=== Data provided ===
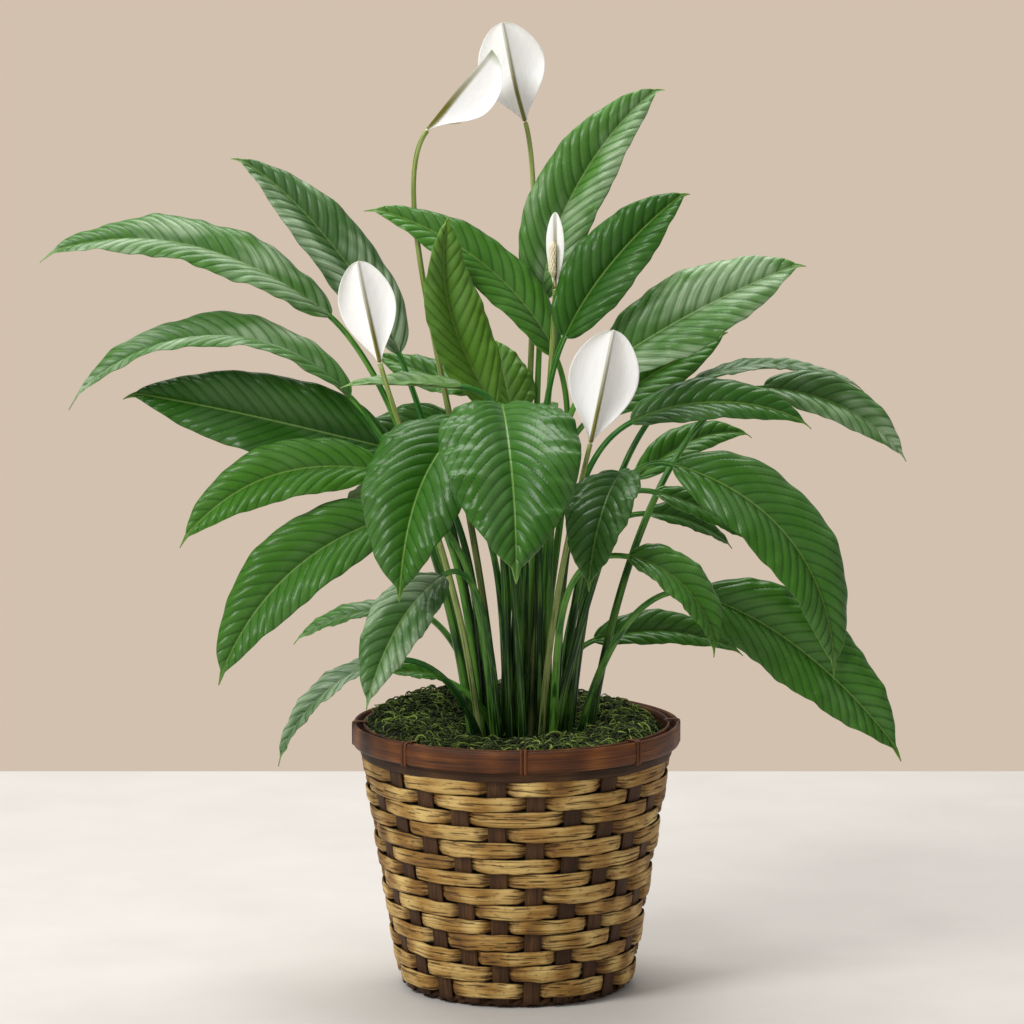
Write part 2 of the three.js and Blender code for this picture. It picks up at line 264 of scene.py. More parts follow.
def bend(row, t, push):
    row["low_bend"] = row["low_bend"] + push * 3 * t * (1 - t) ** 2
    row["high_bend"] = row["high_bend"] + push * 3 * t ** 2 * (1 - t)


def ease_stems_apart(rows):
    """Eases stems apart wherever two of them would touch at one level, by bending both."""
    for _ in range(EASE_PASSES):
        levels = [stem_levels(row) for row in rows]
        for i, a in enumerate(rows):
            for j in range(i + 1, len(rows)):
                for level, (t, point, radius) in levels[i].items():
                    there = levels[j].get(level)
                    if there is None:
                        continue
                    push = level_push(point, there[1], radius + there[2] + STEM_ROOM)
                    if push is not None:
                        bend(a, t, push * EASE_RATE)
                        bend(rows[j], there[0], -push * EASE_RATE)


# ---- Mesh and material helpers ----

def circle(count):
    """Evenly spaced angles of one whole turn."""
    return np.linspace(0, 2 * np.pi, count, endpoint=False)


def make_mesh(name, points, faces, materials, slots=None):
    """A mesh object from points in millimetres."""
    mesh = bpy.data.meshes.new(name)
    mesh.from_pydata((np.asarray(points).reshape(-1, 3) * MM).tolist(), [], faces)
    for material in materials:
        mesh.materials.append(material)
    if slots is not None:
        mesh.polygons.foreach_set("material_index", slots)
    mesh.polygons.foreach_set("use_smooth", [True] * len(mesh.polygons))
    mesh.update()
    piece = bpy.data.objects.new(name, mesh)
    scene.collection.objects.link(piece)
    return piece


def add_numbers(piece, name, values):
    """One number for each point, for a material to read."""
    layer = piece.data.attributes.new(name, "FLOAT", "POINT")
    layer.data.foreach_set("value", np.asarray(values, np.float32).ravel())


def add_places(piece, name, values):
    """Three numbers for each point, for a material to read."""
    layer = piece.data.attributes.new(name, "FLOAT_VECTOR", "POINT")
    layer.data.foreach_set("vector", np.asarray(values, np.float32).ravel())


def declare(piece, slot, *nodes):
    """Every piece rides on the plant's one body."""
    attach(piece, BODY)
    if nodes:
        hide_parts(*nodes)
    return piece


def ring_faces(rings, size, closed_length=False, caps=True):
    """Quads over rings of equal size, numbered one ring after another."""
    faces = []
    last = rings if closed_length else rings - 1
    for ring in range(last):
        near = ring * size
        far = (ring + 1) % rings * size
        for i in range(size):
            after = (i + 1) % size
            faces.append((near + i, near + after, far + after, far + i))
    if caps and not closed_length:
        faces.append(tuple(range(size - 1, -1, -1)))
        faces.append(tuple(range((rings - 1) * size, rings * size)))
    return faces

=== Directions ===
Check each line above for the word "piece", and copy the lines where it appears.

=== Task output ===
    piece = bpy.data.objects.new(name, mesh)
    scene.collection.objects.link(piece)
    return piece
def add_numbers(piece, name, values):
    layer = piece.data.attributes.new(name, "FLOAT", "POINT")
def add_places(piece, name, values):
    layer = piece.data.attributes.new(name, "FLOAT_VECTOR", "POINT")
def declare(piece, slot, *nodes):
    """Every piece rides on the plant's one body."""
    attach(piece, BODY)
    return piece